I didn't think I would ever come back here. But then I realized that this is the only place I've said all the sappy things I can't say in real life. And yes, of course this is about him. Who else would get me back here? I thought you guys know me like family by now.
Did I ever think that I would be watching his final match thousands of miles away, online and on a 13 inch laptop? Did I ever think I would be sitting alone in my room wondering what exactly I'm doing here? Did I ever think I wouldn't be at home when India finally brought home the World Cup? Honestly though, did I ever actually think I will watch him play for the last time ever? No. I didn't. I never thought this through. I thought I'd be dead by then. Clearly I don't have the decency to do that.

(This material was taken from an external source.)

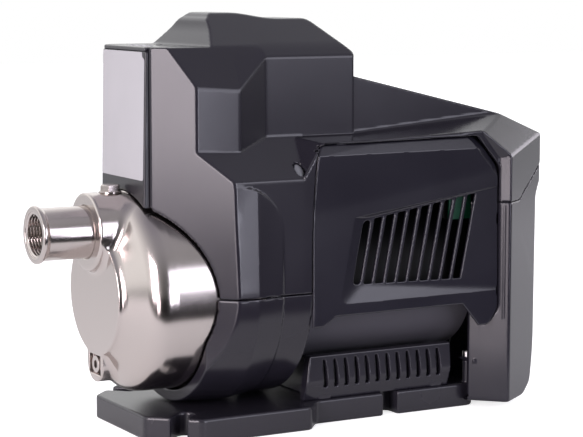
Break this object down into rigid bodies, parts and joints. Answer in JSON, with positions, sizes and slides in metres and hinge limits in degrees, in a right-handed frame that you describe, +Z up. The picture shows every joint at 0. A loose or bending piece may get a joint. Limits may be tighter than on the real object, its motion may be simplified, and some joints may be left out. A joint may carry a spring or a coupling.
{
  "type": "booster pump",
  "caption": "Mains booster pump: stainless domed head with a threaded suction tube, moulded black housing with a slanted side grille, cut corner base.",
  "frame": {"origin": "centre of the bounding box at the floor", "axes": "+X from the suction port towards the rear cover, +Z up, -Y towards the long side in view"},
  "size_m": [0.412, 0.1772, 0.309],
  "materials": {
    "moulding": "fine grained charcoal moulding",
    "dark_moulding": "satin charcoal moulding",
    "front_moulding": "grey moulding",
    "plate_film": "pale film",
    "window": "dark gloss",
    "board": "green laminate",
    "lens": "frosted lens",
    "stainless": "polished stainless",
    "seal_rubber": "matt black",
    "pump_plastic": "natural filled plastic",
    "screw_steel": "machined",
    "cast_alloy": "as cast",
    "ceramic": "lapped",
    "motor_paint": "black paint",
    "laminations": "varnished laminations",
    "copper": "enamelled copper",
    "capacitor_sleeve": "sleeve",
    "sink_alloy": "extruded",
    "terminal_plastic": "pale grey",
    "brass_fitting": "machined",
    "key_plastic": "pale grey"
  },
  "bodies": {
    "housing": {"base_plate": "moulding", "lower_shroud": "moulding", "upper_shroud": "moulding", "front_panel": "front_moulding", "rating_plate": "plate_film", "control_panel": "dark_moulding", "display_window": "window", "key_board": "board", "vent_panel_near": "dark_moulding", "vent_panel_far": "dark_moulding", "rear_cover": "moulding", "ribbed_cradle": "moulding", "status_lens": "lens", "pump_casing": "stainless", "suction_tube": "stainless", "discharge_tube": "stainless", "dome_gasket": "seal_rubber", "diffusers": "pump_plastic", "back_plate": "stainless", "casing_screws": "screw_steel", "motor_adapter": "cast_alloy", "seal_seat": "ceramic", "valve_cage": "pump_plastic", "motor_casing": "motor_paint", "stator_core": "laminations", "windings": "copper", "front_shield": "cast_alloy", "rear_shield": "cast_alloy", "bearing_outer_rings": "screw_steel", "power_board": "board", "capacitors": "capacitor_sleeve", "heat_sink": "sink_alloy", "terminal_block": "terminal_plastic", "cable_gland": "dark_moulding", "pressure_sensor": "brass_fitting", "cover_screws": "screw_steel", "valve_spring": "screw_steel", "key_spring_near": "screw_steel", "key_spring_middle": "screw_steel", "key_spring_far": "screw_steel"},
    "rotor": {"motor_shaft": "screw_steel", "rotor_core": "laminations", "bearing_inner_rings": "screw_steel", "impellers": "pump_plastic", "seal_head": "seal_rubber", "cooling_fan": "dark_moulding"},
    "valve": {"valve_poppet": "pump_plastic"},
    "near_key": {"key_near": "key_plastic"},
    "middle_key": {"key_middle": "key_plastic"},
    "far_key": {"key_far": "key_plastic"},
    "vent_plug_body": {"vent_plug": "stainless"},
    "drain_plug_body": {"drain_plug": "stainless"}
  },
  "joints": [
    {"name": "rotor_spin", "type": "hinge", "parent": "housing", "child": "rotor", "pos_m": [-0.006, 0, 0.103], "axis": [1, 0, 0], "continuous": true},
    {"name": "valve_lift", "type": "slide", "parent": "housing", "child": "valve", "axis": [1, 0, 0], "range_m": [0, 0.008], "stiffness_N_per_m": 60, "deforming": ["valve_spring"]},
    {"name": "near_press", "type": "slide", "parent": "housing", "child": "near_key", "axis": [0, 0, -1], "range_m": [0, 0.0008], "stiffness_N_per_m": 400, "springref_m": -0.0004, "deforming": ["key_spring_near"]},
    {"name": "middle_press", "type": "slide", "parent": "housing", "child": "middle_key", "axis": [0, 0, -1], "range_m": [0, 0.0008], "stiffness_N_per_m": 400, "springref_m": -0.0004, "deforming": ["key_spring_middle"]},
    {"name": "far_press", "type": "slide", "parent": "housing", "child": "far_key", "axis": [0, 0, -1], "range_m": [0, 0.0008], "stiffness_N_per_m": 400, "springref_m": -0.0004, "deforming": ["key_spring_far"]},
    {"name": "vent_plug_out", "type": "slide", "parent": "housing", "child": "vent_plug_body", "axis": [0, 0, 1], "range_m": [0, 0.012]},
    {"name": "drain_plug_out", "type": "slide", "parent": "housing", "child": "drain_plug_body", "axis": [-1, 0, 0], "range_m": [0, 0.016]}
  ]
}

I really don't know what to say. As usual, I'm just saying a lot of things but not really saying anything. If I could silently cry and have the keyboard type that out, it would be ideal. But then, nothing about this is ideal.
He just walloped that one into the boundary now. Not out at 71. It is amazing - absolutely amazing when I pause and think that he has been playing for as long as I have been alive. That I have known him for longer than I have known my own brother. Watching him at the crease now is like reliving my entire life. The cuts, the flicks, the drives... the straight drive. I think that's the image I will keep with me forever. His straight drive.
Out. 74. c Darren Sammy b Narsingh Deonarine. It's all over. Should he have tried to hook that one? Who knows? Screw you for being so selfish. Screw you for wanting that century - you want that for yourself. Screw you. Screw everything.